A growing number of nuclei are targeted for relaxation dispersion measurements (CEST, CPMG and R_1ρ) in studies of nucleic acid ESs. The list of probes is growing steadily from an initial focus on protonated carbons, imino and amino (G-N2) nitrogens (highlighted using blue circles) to now include protons, non-protonated and amino (C-N4) nitrogens, ribose C5', and nuclei in modified bases including m⁶A, m⁵C and cmo⁵U (highlighted using red circles). Also shown are the types of RD experiments performed for the various probes.

Figure 3.

NMR reveals RNA and DNA ESs that play important roles in biochemical processes. (a-c) RNA ESs form by reshuffling base pairs. (a) The miR-34a:mRNA duplex undergoes conformational exchange between the GS and the ES, which has an elongated 8-mer seed and altered RNA topology, leading to formation of the active RISC complex. The figure was adapted from [43]. (b) pre-miR-21 forms a pH dependent protonated ES with an A⁺(anti)·G(syn) base pair (bp) that is more efficiently recognized and processed by Dicer. The figure was adapted from [45]. (c) Domain 6 of type II intron forms an ES with a bulge adenine that has a predominantly (>99%) C3' endo sugar pucker conformation, suitable for exon ligation during splicing and reverse splicing.
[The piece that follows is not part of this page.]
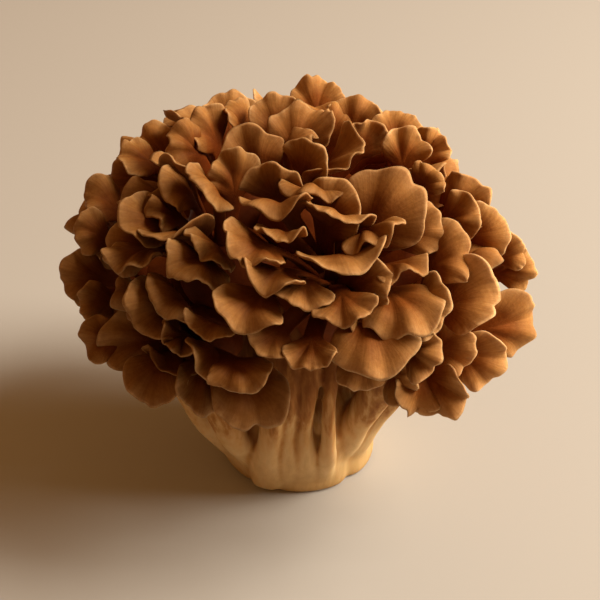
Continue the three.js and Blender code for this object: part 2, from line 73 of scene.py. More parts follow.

The figure was adapted from [47]. (d) Wobble G·T and G·U mismatches form tautomer (blue) and anionic (green) Watson-Crick-like ES conformations that can evade fidelity checkpoints during DNA replication and cause spontaneous mutations. cmo⁵U increases the population of the anionic Watson-Crick ES conformation. The figure was adapted from [50]. (e) Watson-Crick A·T bps form Hoogsteen ES conformations which increase the damage susceptibility of canonical duplex DNA. (f) The methylamino group of m⁶A forms an anti ES needed for base pairing, thereby slowing down duplex hybridization and conformational transitions.

Figure 4.

Real-time NMR and methods to study large nucleic acid assemblies. (a) Schematic representation of the interconverting transcriptional intermediates of 2′dG-sensing riboswitch at transcript lengths 113 and 137 nt with and without ligand. Ligand binding slows the conformational exchange between the OFF and ON state below the transcription rate, triggering the OFF state function. The figure was adapted from [60]. (b) 1D imino spectra of the guanine-sensing riboswitch (GSR) aptamer domain (GSR^apt) of the Bacillus subtilis xpt-pbuX operon with (red) and without (blue) injection of hyperpolarized water (HyperW). The figure was adapted from [62]. (c) The 2D ¹³C-¹H HMQC spectrum of a nucleosome core particle (NCP) (shown is a cartoon representation of NCP, PDB ID 6ESF), in which the 153-bp Widom DNA is highly deuterated with ¹³CH₃-methyl labeled at five sites indicated by black circles. The methyl group resonances belonging to the DNA and protein components are shown in red and gray, respectively, with the positions of the m⁶A methyls aliased (*). The figure was adapted from [65]. (d) Recently developed ¹⁹F labeling schemes for nucleic acids. (e) 2D ¹⁹F-¹³C TROSY spectra of 5-fluorouracil (red) modified human hepatitis B virus encapsidation signal epsilon (hHBV ε) element. The figure was adapted from [72].